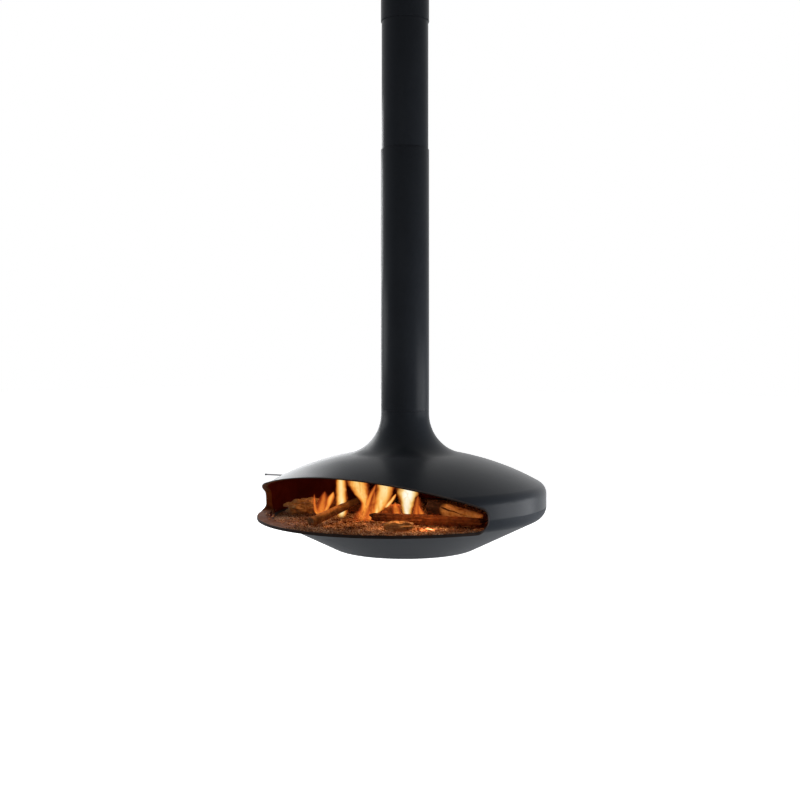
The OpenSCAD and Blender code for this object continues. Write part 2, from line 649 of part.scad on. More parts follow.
module damper_plate() color(DARK) at_spindle() difference() {
    translate([0, spindle_d / 2, 0]) rotate([-90, 0, 0]) cylinder(d = damper_d, h = damper_t);
    for (x = [-plate_screw_x, plate_screw_x]) translate([x, 0, 0]) rotate([-90, 0, 0])
        cylinder(d = plate_screw_d + hole_ease, h = 2 * spindle_d);
}

module damper_screws() color(BRIGHT) at_spindle()
    for (x = [-plate_screw_x, plate_screw_x]) translate([x, 0, 0]) rotate([-90, 0, 0]) {
        translate([0, 0, -spindle_d / 2]) cylinder(d = plate_screw_d, h = spindle_d + damper_t);
        translate([0, 0, spindle_d / 2 + damper_t]) cylinder(d = 2 * plate_screw_d, h = plate_head_t);
    }

module damper_lever() color(DARK) at_spindle() rotate([-lever_tilt, 0, 0]) difference() {
    union() {
        translate([0, 0, -lever_l]) cylinder(d = lever_d, h = lever_l);
        translate([0, 0, -lever_l - eye_r]) rotate([90, 0, 0])
            rotate_extrude() translate([eye_r + eye_wire_d / 2, 0]) circle(d = eye_wire_d);
    }
    rotate([0, 90, 0]) cylinder(d = spindle_d, h = 4 * lever_d, center = true);
}

ceiling_plate();
smoke_spigot();
seal_rings();
rope_seal();
hanger_studs();
hanger_nuts();
support_ring();
lower_race();
ceiling_sleeve();
sleeve_screws();
ceiling_rose();
rose_screws();
ball_cage();
bearing_balls();
upper_race();
pivot_flange();
upper_flue();
lower_flue();
flue_screws();
flue_coupling();
coupling_screws();
hood_shell();
lower_pan();
mouth_lip();
handle_rod();
handle_ball();
handle_nut();
insulation_block();
floor_plate();
ember_bed();
log_front_stick();
log_left_chunk();
log_right_round();
log_long_dark();
log_back();
log_centre_split();
log_charred_end();
spindle_bushes();
damper_spindle();
damper_plate();
damper_screws();
damper_lever();
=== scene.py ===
import math
import random
from itertools import product

import bmesh
import bpy
from mathutils import Matrix, Vector, noise


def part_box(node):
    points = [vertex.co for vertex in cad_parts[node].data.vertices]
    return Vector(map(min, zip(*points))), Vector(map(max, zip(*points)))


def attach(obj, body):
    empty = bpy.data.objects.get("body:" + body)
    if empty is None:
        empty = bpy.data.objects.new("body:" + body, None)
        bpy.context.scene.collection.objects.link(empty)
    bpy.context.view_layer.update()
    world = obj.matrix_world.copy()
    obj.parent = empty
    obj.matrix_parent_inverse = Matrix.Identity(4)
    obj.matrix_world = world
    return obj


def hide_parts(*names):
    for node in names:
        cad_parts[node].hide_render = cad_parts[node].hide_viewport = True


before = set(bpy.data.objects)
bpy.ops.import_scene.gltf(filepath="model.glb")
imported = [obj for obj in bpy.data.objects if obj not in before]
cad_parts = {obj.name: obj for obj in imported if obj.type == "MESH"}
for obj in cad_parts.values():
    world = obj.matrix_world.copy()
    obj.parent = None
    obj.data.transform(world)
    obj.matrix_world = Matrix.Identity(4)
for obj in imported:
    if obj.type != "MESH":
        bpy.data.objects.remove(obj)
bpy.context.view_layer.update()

# ---- sizes in metres, angles in radians; heights are above the rim, except RIM_Z and FLOOR_Z ----
RIM_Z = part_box("hood_shell")[0].z
RIM_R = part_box("hood_shell")[1].x
COLLAR_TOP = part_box("hood_shell")[1].z - RIM_Z
FLUE_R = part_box("lower_flue")[1].x
BAND_H = 0.0526
SHELL_T = 0.004
COLLAR_STRAIGHT = 0.0155
FLARE_R = 0.180
DOME_SLOPE_IN = math.radians(11.1)
DOME_SLOPE_OUT = math.radians(29.2)
HOOD_BEND_R = 0.051
PAN_BEND_R = 0.061
PAN_SLOPE = math.radians(26.2)
PAN_FLOOR_R = 0.300
PAN_FILLET_R = 0.090
MOUTH_HALF_ANGLE = math.radians(66.2)
MOUTH_TOP = 0.1505
MOUTH_FALL = 0.115
MOUTH_LATE_FALL = 0.31
MOUTH_BOTTOM = 0.0405
MOUTH_TOP_CORNER = 0.027
MOUTH_LOW_CORNER = 0.038
LIP_T = 0.004
LIP_HEM = 0.012
LIP_BEAD = 0.0005
LIP_TUCK = 0.010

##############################

- Given task
Write the material out exactly, with nothing left out.

- Written answer
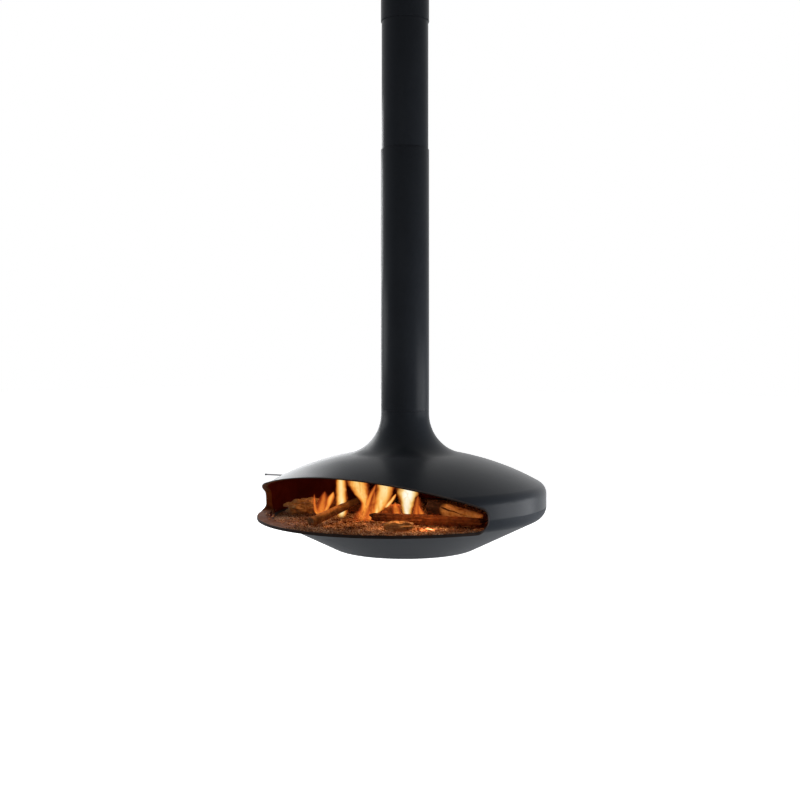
The OpenSCAD and Blender code for this object continues. Write part 2, from line 649 of part.scad on. More parts follow.
module damper_plate() color(DARK) at_spindle() difference() {
    translate([0, spindle_d / 2, 0]) rotate([-90, 0, 0]) cylinder(d = damper_d, h = damper_t);
    for (x = [-plate_screw_x, plate_screw_x]) translate([x, 0, 0]) rotate([-90, 0, 0])
        cylinder(d = plate_screw_d + hole_ease, h = 2 * spindle_d);
}

module damper_screws() color(BRIGHT) at_spindle()
    for (x = [-plate_screw_x, plate_screw_x]) translate([x, 0, 0]) rotate([-90, 0, 0]) {
        translate([0, 0, -spindle_d / 2]) cylinder(d = plate_screw_d, h = spindle_d + damper_t);
        translate([0, 0, spindle_d / 2 + damper_t]) cylinder(d = 2 * plate_screw_d, h = plate_head_t);
    }

module damper_lever() color(DARK) at_spindle() rotate([-lever_tilt, 0, 0]) difference() {
    union() {
        translate([0, 0, -lever_l]) cylinder(d = lever_d, h = lever_l);
        translate([0, 0, -lever_l - eye_r]) rotate([90, 0, 0])
            rotate_extrude() translate([eye_r + eye_wire_d / 2, 0]) circle(d = eye_wire_d);
    }
    rotate([0, 90, 0]) cylinder(d = spindle_d, h = 4 * lever_d, center = true);
}

ceiling_plate();
smoke_spigot();
seal_rings();
rope_seal();
hanger_studs();
hanger_nuts();
support_ring();
lower_race();
ceiling_sleeve();
sleeve_screws();
ceiling_rose();
rose_screws();
ball_cage();
bearing_balls();
upper_race();
pivot_flange();
upper_flue();
lower_flue();
flue_screws();
flue_coupling();
coupling_screws();
hood_shell();
lower_pan();
mouth_lip();
handle_rod();
handle_ball();
handle_nut();
insulation_block();
floor_plate();
ember_bed();
log_front_stick();
log_left_chunk();
log_right_round();
log_long_dark();
log_back();
log_centre_split();
log_charred_end();
spindle_bushes();
damper_spindle();
damper_plate();
damper_screws();
damper_lever();
=== scene.py ===
import math
import random
from itertools import product

import bmesh
import bpy
from mathutils import Matrix, Vector, noise


def part_box(node):
    points = [vertex.co for vertex in cad_parts[node].data.vertices]
    return Vector(map(min, zip(*points))), Vector(map(max, zip(*points)))


def attach(obj, body):
    empty = bpy.data.objects.get("body:" + body)
    if empty is None:
        empty = bpy.data.objects.new("body:" + body, None)
        bpy.context.scene.collection.objects.link(empty)
    bpy.context.view_layer.update()
    world = obj.matrix_world.copy()
    obj.parent = empty
    obj.matrix_parent_inverse = Matrix.Identity(4)
    obj.matrix_world = world
    return obj


def hide_parts(*names):
    for node in names:
        cad_parts[node].hide_render = cad_parts[node].hide_viewport = True


before = set(bpy.data.objects)
bpy.ops.import_scene.gltf(filepath="model.glb")
imported = [obj for obj in bpy.data.objects if obj not in before]
cad_parts = {obj.name: obj for obj in imported if obj.type == "MESH"}
for obj in cad_parts.values():
    world = obj.matrix_world.copy()
    obj.parent = None
    obj.data.transform(world)
    obj.matrix_world = Matrix.Identity(4)
for obj in imported:
    if obj.type != "MESH":
        bpy.data.objects.remove(obj)
bpy.context.view_layer.update()

# ---- sizes in metres, angles in radians; heights are above the rim, except RIM_Z and FLOOR_Z ----
RIM_Z = part_box("hood_shell")[0].z
RIM_R = part_box("hood_shell")[1].x
COLLAR_TOP = part_box("hood_shell")[1].z - RIM_Z
FLUE_R = part_box("lower_flue")[1].x
BAND_H = 0.0526
SHELL_T = 0.004
COLLAR_STRAIGHT = 0.0155
FLARE_R = 0.180
DOME_SLOPE_IN = math.radians(11.1)
DOME_SLOPE_OUT = math.radians(29.2)
HOOD_BEND_R = 0.051
PAN_BEND_R = 0.061
PAN_SLOPE = math.radians(26.2)
PAN_FLOOR_R = 0.300
PAN_FILLET_R = 0.090
MOUTH_HALF_ANGLE = math.radians(66.2)
MOUTH_TOP = 0.1505
MOUTH_FALL = 0.115
MOUTH_LATE_FALL = 0.31
MOUTH_BOTTOM = 0.0405
MOUTH_TOP_CORNER = 0.027
MOUTH_LOW_CORNER = 0.038
LIP_T = 0.004
LIP_HEM = 0.012
LIP_BEAD = 0.0005
LIP_TUCK = 0.010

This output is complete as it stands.